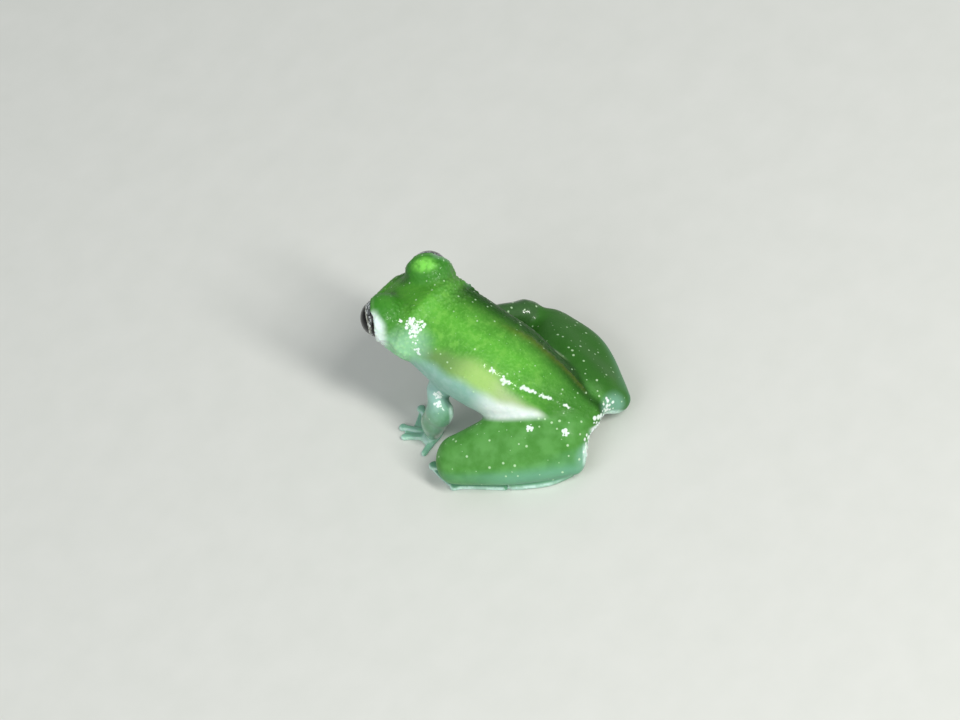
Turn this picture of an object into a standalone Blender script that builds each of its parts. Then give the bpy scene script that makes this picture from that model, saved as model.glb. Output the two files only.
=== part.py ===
"""A life-size glass frog that squats with its forequarters raised, in named solids.

Every point is given in the frog's own frame, in millimetres: forward from the vent, left of the
midline, and up from the ground. The model faces -Y, its left side is +X, and up is +Z.
"""

import math

import bmesh
import bpy
import numpy as np

# Driving dimensions, in millimetres. Trunk and head together measure 28 from vent to snout.
VENT_HEIGHT = 3.4
SNOUT_FORWARD = 4.0
JAW_HALF_WIDTH = 5.0
CHEST_HALF_WIDTH = 5.1
EYE_FORWARD = 19.5
EYE_HEIGHT = 15.6
EYE_APART = 7.1
EYE_RADIUS = 1.95
HEAD_YAW_DEG = 13.0
GAZE = (0.68, 0.70, 0.20)
LID_RADIUS = 2.4
LID_BACK = 0.35
DIGIT_THICKNESS = 0.5
DISC_RADIUS = 0.5
GAP = 0.3

# Half widths of a finger or toe at shares of its length.
DIGIT_WIDTHS = ((0, 0.45), (0.45, 0.34), (0.78, 0.32), (0.9, DISC_RADIUS), (1, DISC_RADIUS))

# The frog's vent is this far forward and to the left of the centre of the ground that it covers.
CENTRE_FORWARD = 11.485
CENTRE_LEFT = 0.295

MM = 0.001
LEFT, RIGHT = 1.0, -1.0
SIDES = ((LEFT, "left"), (RIGHT, "right"))

BACK_GREEN = (0.16, 0.42, 0.05)
LIMB_GREEN = (0.20, 0.42, 0.18)
EYE_SILVER = (0.62, 0.62, 0.60)


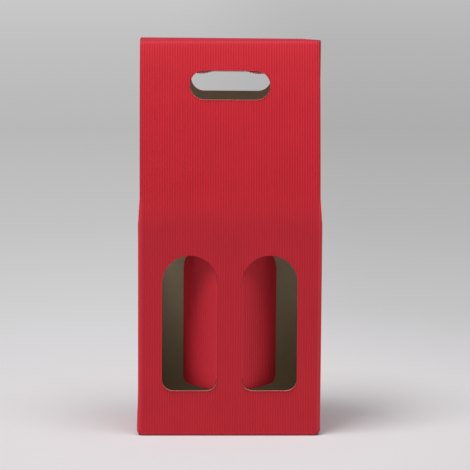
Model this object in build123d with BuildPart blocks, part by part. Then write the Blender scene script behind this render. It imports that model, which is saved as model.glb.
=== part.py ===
· · · ·
Copy each line holding the word "with" from the listing above.

**The result:**
"""A life-size glass frog that squats with its forequarters raised, in named solids.
Model this object in build123d with BuildPart blocks, part by part. Then write the Blender scene script behind this render. It imports that model, which is saved as model.glb.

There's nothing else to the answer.